In this capacity, the film is more comedy than horror (the closest comparison is probably Amityville Vibrator, which blended hard-core erotica with references to other titles in the “series”). The jokes here are enjoyably varied: Wally glibly acknowledges his racism and excessive use of force in a way that reflects the real world culture shift around criticisms of police work; the last names of the lovers, as well the title of the film, are obvious homages to the National Lampoon’s holiday film; and the narrative embodies the usual festive tropes of Hallmark and Lifetime Christmas movies.

This self-awareness buys the film a certain amount of goodwill, which is vital considering Rudzinski’s clear budgetary limitations. Jessica’s ghost make-up is pretty basic, the action is practically non-existent, and the whole film essentially takes place in a single location. These elements are forgivable, though audiences whose funny bone isn’t tickled will find the basic narrative, low stakes, and amateur acting too glaring to overlook. It must be acknowledged that in spite of its brief runtime, there’s still an undeniable feeling of padding in certain dialogue exchanges and sequences.

Despite this, there’s plenty to like about Amityville Christmas Vacation.

Rudzinski is the clear stand-out here. Wally is a goof: he’s incredibly slow on the uptake and obsessed with his cat Whiskers. The early portions of the film lean on Wally’s inherent likeability and Rudzinski shares an easy charm with co-star Isley, although her performance is a bit more one-note (Jessica is mostly confused by the idiot who has wandered into her midst).

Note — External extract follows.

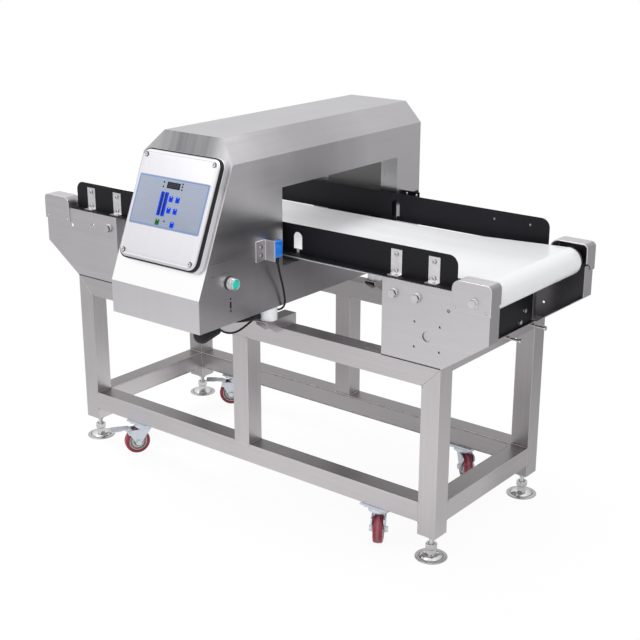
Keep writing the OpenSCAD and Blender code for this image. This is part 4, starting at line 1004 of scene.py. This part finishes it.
def bead(a, b):
    """A rippled bead between two points in millimetres."""
    start, end = at(*a), at(*b)
    cuts = max(4, round((end - start).length / (BEAD_STEP * MM)))
    path = [start.lerp(end, i / cuts) for i in range(cuts + 1)]
    ripple = [1 + RIPPLE * math.sin(2 * math.pi * i / RIPPLE_CUTS) for i in range(cuts + 1)]
    radii = [BEAD_R * MM * r * (BEAD_END if i in (0, cuts) else 1) for i, r in enumerate(ripple)]
    return sweep(path, radii, 6)


def make_beads():
    """Beads where the rails and middle posts meet the legs and each other."""
    beads = []
    for sx in (-1, 1):
        for sy in (-1, 1):
            in_x, out_x = sx * LEG_IN_X, sx * LEG_OUT_X
            in_y, out_y = sy * LEG_IN_Y, sy * LEG_OUT_Y
            for z in (LOW_RAIL_TOP, LOW_RAIL):
                beads.append(bead((in_x, in_y, z), (in_x, out_y, z)))
                beads.append(bead((in_x, in_y, z), (out_x, in_y, z)))
            beads.append(bead((in_x, in_y, LOW_RAIL), (in_x, in_y, LOW_RAIL_TOP)))
            beads.append(bead((in_x, in_y, TOP_RAIL), (in_x, out_y, TOP_RAIL)))
            for z in (LOW_RAIL_TOP, TOP_RAIL):
                beads.append(bead((sx * POST_HALF, in_y, z), (sx * POST_HALF, out_y, z)))
    piece("weld_beads", merged(beads), FRAME, BEAD, crease=80)


make_beads()


# CAD nodes: soft edges and materials ----------------------------------

SLOT_OF = {s["node"]: s["material_slot"] for s in frame["record"]["subparts"]}
GRAIN = {"mid_posts": "z", "lower_cross_rails": "y", "end_ties": "y", "head_brackets": "y"}
GRAIN.update({"leg_" + corner: "z" for corner in CORNERS})
STEEL_OF = {"hex_bolts": MATS["bolt_steel"], "small_screws": MATS["bolt_steel"],
            "guide_clips": MATS["clip_steel"]}
# Width of the rounded edges in millimetres, by slot and for the rest
EDGE_REST = 0.5
EDGE = {"stand_steel": 2.0, "plate_steel": 1.0, "head_steel": 1.6, "zinc": 0.8, "roller_steel": 0.6,
        "white_plastic": 1.0, "black_rubber": 1.0}
# Paler steel on the rounded edges, as painted highlights along them
EDGE_HIGHLIGHT = {"stand_steel": polished("tube_edge", (0.74, 0.72, 0.73), 0.34),
              "plate_steel": polished("plate_edge", (0.92, 0.91, 0.92), 0.30),
              "head_steel": polished("head_edge", (0.90, 0.89, 0.91), 0.30)}
# Edges sharper than this are rounded; on the head also the shallow fold of slope and nose
EDGE_DEGREES, FOLD_DEGREES = 30, 12
FLAT_DEGREES, WELD_GAP = 0.3, 0.02


def material_of(name, slot):
    if slot == "stand_steel":
        return STAND_BY_AXIS[GRAIN.get(name, "x")]
    return STEEL_OF.get(name, MATS[slot])


def dress(name, obj):
    """Gives a CAD node its material, and modifiers that weld, flatten and round it."""
    slot = SLOT_OF[name]
    obj.data.materials.clear()
    obj.data.materials.append(material_of(name, slot))
    if "custom_normal" in obj.data.attributes:
        obj.data.attributes.remove(obj.data.attributes["custom_normal"])
    for p in obj.data.polygons:
        p.use_smooth = True
    weld = obj.modifiers.new("weld", "WELD")
    weld.merge_threshold = WELD_GAP * MM
    flat = obj.modifiers.new("flat", "DECIMATE")
    flat.decimate_type = "DISSOLVE"
    flat.angle_limit = math.radians(FLAT_DEGREES)
    bev = obj.modifiers.new("edges", "BEVEL")
    bev.width = EDGE.get(slot, EDGE_REST) * MM
    bev.segments = 2
    bev.limit_method = "ANGLE"
    bev.angle_limit = math.radians(FOLD_DEGREES if slot == "head_steel" else EDGE_DEGREES)
    bev.harden_normals = True
    bev.use_clamp_overlap = True
    # The rounded edges take the painted highlight
    if slot in EDGE_HIGHLIGHT:
        obj.data.materials.append(EDGE_HIGHLIGHT[slot])
        bev.material = 1


for name, obj in frame["nodes"].items():
    dress(name, obj)


# Studio ---------------------------------------------------------------

# Strength of the light on dull faces, and for glossy ones the room's mean, least and slope
DULL_LIGHT, ROOM_MEAN, ROOM_LEAST = 0.91, 0.692, 0.35
ROOM_SLOPE = (-0.127, -0.148, 0.45)


def make_world():
    """Plain light; glossy faces see a soft room that is lighter in front and above."""
    world = bpy.data.worlds.new("studio")
    bpy.context.scene.world = world
    world.use_nodes = True
    tree = world.node_tree
    back = tree.nodes["Background"]

    path = add_node(tree, "ShaderNodeLightPath").outputs
    way = add_node(tree, "ShaderNodeTexCoord").outputs["Generated"]
    slope = add_node(tree, "ShaderNodeVectorMath", {0: way, 1: ROOM_SLOPE},
                     operation="DOT_PRODUCT").outputs["Value"]
    room = add_node(tree, "ShaderNodeMath", {0: slope, 1: ROOM_MEAN}, operation="ADD").outputs[0]
    room = add_node(tree, "ShaderNodeMath", {0: room, 1: ROOM_LEAST}, operation="MAXIMUM").outputs[0]
    glossy = add_node(tree, "ShaderNodeMix", {0: path["Is Glossy Ray"], 2: DULL_LIGHT, 3: room})
    seen = add_node(tree, "ShaderNodeMix", {0: path["Is Camera Ray"], 2: glossy.outputs[0], 3: 1.0})
    tree.links.new(seen.outputs[0], back.inputs["Strength"])
    back.inputs["Color"].default_value = (1, 1, 1, 1)


FLOOR_HALF = 16


def make_floor():
    """Pale floor that keeps the shadow; the camera and polished faces see it lit from within."""
    h = FLOOR_HALF
    mesh = bpy.data.meshes.new("floor")
    mesh.from_pydata([(-h, -h, 0), (h, -h, 0), (h, h, 0), (-h, h, 0)], [], [(0, 1, 2, 3)])
    obj = bpy.data.objects.new("floor", mesh)
    bpy.context.scene.collection.objects.link(obj)
    s = Shade("floor_paint", 0.75, Specular_IOR_Level=0.1)
    s.color(s.mix(s.noise((2, 2, 2), detail=2), (0.92, 0.92, 0.92), (0.94, 0.94, 0.94)))
    path = s.new("ShaderNodeLightPath").outputs
    place = s.new("ShaderNodeNewGeometry").outputs["Position"]
    away = s.new("ShaderNodeVectorMath", {0: place}, operation="LENGTH").outputs["Value"]
    far = s.span(away, 0.5, 1.2, 0.93, 1.0)
    # Behind the machine brushed steel sees a floor that is darker to the right, then lighter again
    side = s.new("ShaderNodeVectorMath", {0: place, 1: (0.62, 0.78, 0)},
                 operation="DOT_PRODUCT").outputs["Value"]
    near = s.span(side, -0.5, 0.5, 0.80, 0.60)
    dark = s.span(side, 1.1, 1.9, 0.0, -0.22)
    lift = s.span(side, 2.2, 4.0, 0.0, 0.30)
    level_behind = s.math("ADD", s.math("ADD", near, dark), lift)
    # In front of the machine it is brighter towards the right
    level_front = s.span(s.parts(place)[0], -2.0, 0.6, 0.56, 1.02)
    seen_by_steel = s.between(s.span(side, -0.3, 0.25), level_front, level_behind)
    level = s.between(path["Is Glossy Ray"], 1.0, seen_by_steel)
    glow = s.new("ShaderNodeEmission", {"Color": (1, 1, 1, 1), "Strength": level})
    seen = s.math("MAXIMUM", s.times(path["Is Camera Ray"], far), path["Is Glossy Ray"])
    mix = s.new("ShaderNodeMixShader", {0: seen, 1: s.shader.outputs[0], 2: glow.outputs[0]})
    s.tree.links.new(mix.outputs[0], s.tree.nodes["Material Output"].inputs["Surface"])
    mesh.materials.append(s.mat)


def softbox(name, place, aim, size, power):
    """A rectangular lamp, in metres and watts."""
    data = bpy.data.lights.new(name, "AREA")
    data.shape = "RECTANGLE"
    data.size, data.size_y = size
    data.energy = power
    obj = bpy.data.objects.new(name, data)
    bpy.context.scene.collection.objects.link(obj)
    obj.matrix_world = aimed(place, aim)
    return obj


make_world()
make_floor()
# Lamps: place, aim, size, power
softbox("key", (-1.2, -2.6, 3.4), (0, 0, 0.5), (2.4, 1.6), 14)
softbox("fill", (3.2, -0.8, 2.2), (0, 0, 0.5), (1.6, 2.0), 3)
softbox("overhead", (0.32, 0.10, 2.1), (0.24, 0.10, 0.67), (0.5, 0.7), 7)
through = softbox("through", (-1.75, 0.10, 1.28), (0.05, 0.10, 0.68), (0.5, 0.6), 30)
through.visible_glossy = False

bpy.context.scene.view_settings.view_transform = "Standard"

Falling somewhere in the middle are Ben Dietels as Rick (Ben Dietels), Wally’s pathetic co-worker who has invented a family to spend the holidays with, and Zelda (Autumn Ivy), the supernatural case worker that Jessica Zooms with for advice on how to negotiate her newfound situation.

The other actors are less successful, particularly Garrett Hunter as ghost hunter Creighton Spool (Scott Lewis), as well as Samantha, the home owner. Leigh, in particular, barely makes an impression and there’s absolutely no bite in her jealous threats in the last act.

Like most comedies, audience mileage will vary depending on their tolerance for low-brow jokes. If the idea of Wally chastising and giving himself a pep talk out loud in front of Jessica isn’t funny, Amityville Christmas Vacation likely isn’t for you. As it stands, the film’s success rate is approximately 50/50: for every amusing joke, there’s another one that misses the mark.

Despite this – or perhaps because of the film’s proximity to the recent glut of terrible entries – Amityville Christmas Vacation is a welcome breath of fresh air. It’s not a great film, but it is often amusing and silly. There’s something to be said for keeping things simple and executing them reasonably well.

That’s a lesson that other indie Amityville filmmakers could stand to learn.

2.5 out of 5 skulls

The Amityville IP Awards go to…

  • Recurring Gag: The film mines plenty of jokes from characters saying the quiet part (out) loud, including Samantha’s delivery of “They’re always the people I hate” when Wally asks how he won a contest he didn’t enter.
  • Holiday Horror: There’s a brief reference that Jessica died in an “icicle accident,” which plays like a perfect blend between a horror film and a Hallmark film.
  • Best Line: After Jessica jokes about Wally’s love of all things cats to Zelda, calling him the “cat’s meow,” the case worker’s deadpan delivery of “Yeah, that sounds like an inside joke” is delightful.
  • Christmas Wish: In case you were wondering, yes, Santa Claus (Joshua Antoon) does show up for the film’s final joke, though it’s arguably not great.
  • Chainsaw Award: This film won Fangoria’s ‘Best Amityville’ Chainsaw award in 2023, which makes sense given how unique it is compared to many other titles released in 2022. This also means that the film is probably the best entry we’ll discuss for some time, so…yay?
  • ICYMI: This editorial series was recently included in a profile in the The New York Times, another sign that the Amityville “franchise” will never truly die.